Point-wise noise variances in the multi-task space, shape (N,), or None.

update_gp_data(x_new, y_new, noise_variances_new=None, append=True, rank_n_update=None)[source]#

This function updates the data in the gp object instance. The data will only be overwritten if append=False, otherwise the data will be appended. This is a change from earlier versions. Now, the default is not to overwrite the existing data.

Parameters:
  • x_new (np.ndarray or list) – The input point positions. Shape (V x Di), where Di is the fvgp.fvGP.input_set_dim. For multi-task GPs, the index set dimension = input space dimension + 1. If dealing with non-Euclidean inputs x_new should be a list, not a numpy array.
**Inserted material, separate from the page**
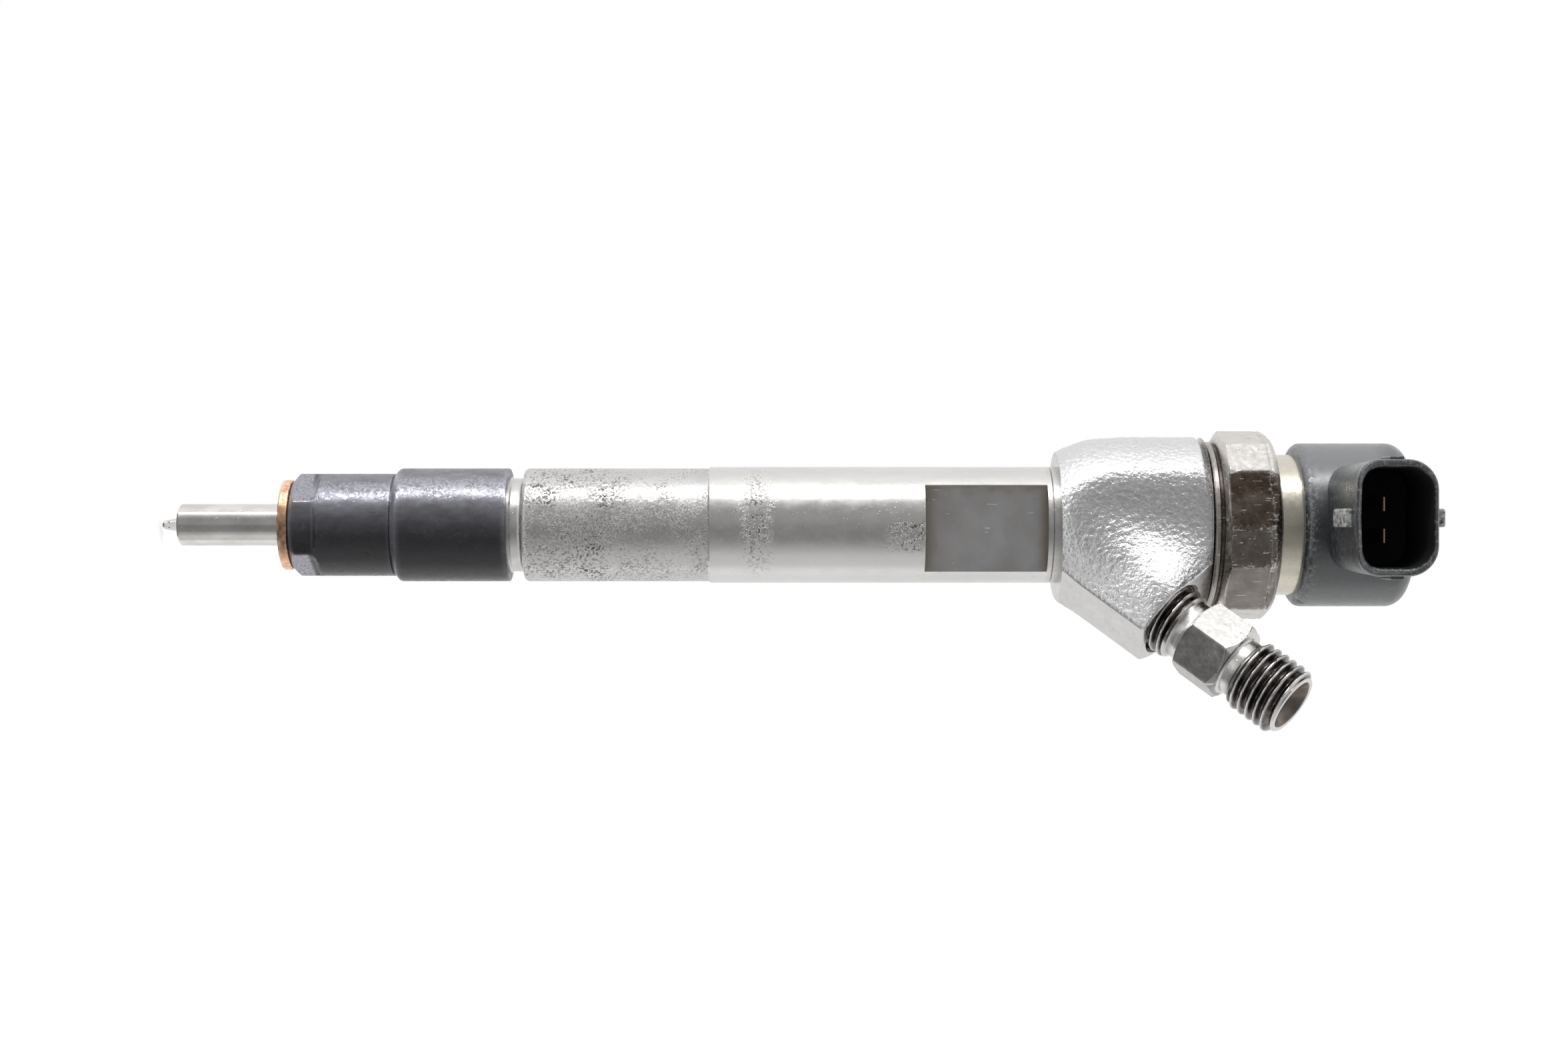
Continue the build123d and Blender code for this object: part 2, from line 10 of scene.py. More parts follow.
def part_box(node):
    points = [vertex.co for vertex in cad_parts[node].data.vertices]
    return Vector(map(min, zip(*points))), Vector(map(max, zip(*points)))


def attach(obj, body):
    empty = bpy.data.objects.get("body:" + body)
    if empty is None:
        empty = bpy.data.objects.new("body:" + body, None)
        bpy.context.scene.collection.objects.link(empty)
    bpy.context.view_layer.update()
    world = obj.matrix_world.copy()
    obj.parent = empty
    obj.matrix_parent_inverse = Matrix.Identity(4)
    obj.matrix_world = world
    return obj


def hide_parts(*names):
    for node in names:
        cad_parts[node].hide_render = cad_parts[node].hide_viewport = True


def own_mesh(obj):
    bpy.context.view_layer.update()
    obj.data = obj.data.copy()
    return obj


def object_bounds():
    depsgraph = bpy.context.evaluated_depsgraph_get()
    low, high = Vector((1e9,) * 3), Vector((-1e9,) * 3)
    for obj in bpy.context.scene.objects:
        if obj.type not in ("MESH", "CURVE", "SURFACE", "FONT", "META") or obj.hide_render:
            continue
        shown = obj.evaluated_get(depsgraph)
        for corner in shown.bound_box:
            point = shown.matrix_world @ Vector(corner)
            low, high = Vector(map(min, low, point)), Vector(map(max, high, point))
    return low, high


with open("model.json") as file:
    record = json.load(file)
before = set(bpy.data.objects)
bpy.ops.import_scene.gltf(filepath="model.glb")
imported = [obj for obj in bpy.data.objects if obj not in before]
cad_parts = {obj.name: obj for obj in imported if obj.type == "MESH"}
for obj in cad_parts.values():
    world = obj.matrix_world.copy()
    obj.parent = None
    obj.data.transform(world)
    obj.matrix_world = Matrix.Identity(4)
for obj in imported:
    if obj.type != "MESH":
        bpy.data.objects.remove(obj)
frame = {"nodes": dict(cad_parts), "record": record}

cad_low, cad_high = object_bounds()

# A common-rail fuel injector. The frame's Z runs along its axis from the nozzle to the solenoid.
# The numbers below are in millimetres, as in the CAD, and MM turns them into metres, except for
# the camera, the lights and the floor, which are in metres.
MM = 0.001
FULL_TURN = 2 * math.pi


def span(node):
    """The lowest and the highest z of a CAD node, in millimetres."""
    low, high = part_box(node)
    return low.z / MM, high.z / MM


def mount(name):
    """The place of a mount of the record, in millimetres, and its axis."""
    row = next(row for row in frame["record"]["mounts"] if row["name"] == name)
    return np.array(row["pos_m"]) / MM, np.array(row["axis"])


def add_object(name, data):
    """Puts a new object into the scene."""
    obj = bpy.data.objects.new(name, data)
    bpy.context.scene.collection.objects.link(obj)
    return obj


# ---- node helpers -------------------------------------------------------------------------------


def math_node(tree, kind, *values):
    """The result of a math node, each of whose values is a number or a socket."""
    node = tree.nodes.new("ShaderNodeMath")
    node.operation = kind
    for socket, value in zip(node.inputs, values):
        if isinstance(value, (int, float)):
            socket.default_value = value
        else:
            tree.links.new(value, socket)
    return node.outputs[0]


def ramp_node(tree, value, stops):
    """A colour ramp over a value, through (position, brightness, alpha) stops."""
    node = tree.nodes.new("ShaderNodeValToRGB")
    tree.links.new(value, node.inputs[0])
    points = node.color_ramp.elements
    for index, (position, light, alpha) in enumerate(stops):
        point = points[index] if index < 2 else points.new(position)
        point.position = position
        point.color = (light, light, light, alpha)
    return node


looks = {}


class Look:
    """One node-based material in looks, built from a few kinds of procedural pattern."""

    def __init__(self, name, **sockets):
        looks[name] = bpy.data.materials.new(name)
        looks[name].use_nodes = True
        self.tree = looks[name].node_tree
        self.surface = self.tree.nodes["Principled BSDF"]
        self.coords = self.tree.nodes.new("ShaderNodeTexCoord").outputs["Object"]
        for socket, value in sockets.items():
            self.set(socket.replace("_", " "), value)

    def link(self, source, target):
        """Joins a socket to an input, or sets the input to a number or a colour."""
        if isinstance(source, (int, float)):
            target.default_value = source
        elif isinstance(source, tuple):
            target.default_value = (*source, 1)
        else:
            self.tree.links.new(source, target)

    def set(self, socket, source):
        self.link(source, self.surface.inputs[socket])

    def stretched(self, stretch):
        """Object coordinates in millimetres, stretched by a factor along each axis."""
        node = self.tree.nodes.new("ShaderNodeMapping")
        node.inputs["Scale"].default_value = [s / MM for s in stretch]
        self.tree.links.new(self.coords, node.inputs[0])
        return node.outputs[0]

    def noise(self, size, detail=2.0, stretch=(1, 1, 1), rough=0.5, distort=0.0):
        """Soft noise from 0 to 1 whose blobs are about size millimetres."""
        node = self.tree.nodes.new("ShaderNodeTexNoise")
        node.inputs["Scale"].default_value = 1.0 / size
        node.inputs["Detail"].default_value = detail
        node.inputs["Roughness"].default_value = rough
        node.inputs["Distortion"].default_value = distort
        self.tree.links.new(self.stretched(stretch), node.inputs["Vector"])
        return node.outputs[0]

    def curve(self, value, *points):
        """Maps a value through straight runs between (in, out) points, out being from 0 to 1."""
        return ramp_node(self.tree, value, [(at, out, 1) for at, out in points]).outputs[0]

    def math(self, kind, *values):
        return math_node(self.tree, kind, *values)

    def times(self, a, b):
        return self.math("MULTIPLY", a, b)

    def most(self, a, b):
        return self.math("MAXIMUM", a, b)

    def mix(self, share, a, b):
        """A colour between a, at share 0, and b, at share 1."""
        node = self.tree.nodes.new("ShaderNodeMixRGB")
        self.link(share, node.inputs["Fac"])
        self.link(a, node.inputs["Color1"])
        self.link(b, node.inputs["Color2"])
        return node.outputs[0]

    def mark(self, name):
        """A value from 0 to 1 that the mesh holds at its points."""
        node = self.tree.nodes.new("ShaderNodeAttribute")
        node.attribute_name = name
        return node.outputs["Fac"]

    def height(self):
        """The distance along the injector's axis, in millimetres."""
        parts = self.tree.nodes.new("ShaderNodeSeparateXYZ")
        self.tree.links.new(self.stretched((1, 1, 1)), parts.inputs[0])
        return parts.outputs["Z"]

    def colour(self, share, a, b):
        """Colours the surface a where share is 0 and b where it is 1."""
        self.set("Base Color", self.mix(share, a, b))

    def gloss(self, smooth, dull, size, detail, rough=0.5):
        """Varies the roughness from smooth to dull in blobs of about size millimetres."""
        noise = self.noise(size, detail, rough=rough)
        self.set("Roughness", self.curve(noise, (0.3, smooth), (0.7, dull)))

    def bump(self, height, depth):
        """Raises the surface by depth millimetres where height is 1, on top of earlier bumps."""
        node = self.tree.nodes.new("ShaderNodeBump")
        node.inputs["Strength"].default_value = 1.0
        node.inputs["Distance"].default_value = depth * MM
        self.tree.links.new(height, node.inputs["Height"])
        normal = self.surface.inputs["Normal"]
        if normal.links:
            self.tree.links.new(normal.links[0].from_socket, node.inputs["Normal"])
        self.tree.links.new(node.outputs[0], normal)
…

  • y_new (np.ndarray) – The values of the data points. Shape (V,No). It is possible that not every entry in x_new has all corresponding tasks available. In that case y_new may contain np.nan entries.

  • noise_variances_new (np.ndarray, optional) – A numpy array or list defining the uncertainties/noise in the y_data in form of a point-wise variance. Shape (V, No). If y_data has np.nan entries, the corresponding noise_variances have to be np.nan. Note: if no noise_variances are provided here, the noise_function callable will be used; if the callable is not provided, the noise variances will be set to abs(np.mean(y_data)) / 100.0. If noise covariances are required (correlated noise), make use of the noise_function. Only provide a noise function OR noise_variances, not both.

  • append (bool, optional) – Indication whether to append to or overwrite the existing dataset. Default = True. In the default case, data will be appended.

  • rank_n_update (bool, optional) – Indicates whether the GP marginal likelihood should be rank-n updated or recomputed. The default is rank_n_update=append, meaning if data is only appended, the rank_n_update will be performed.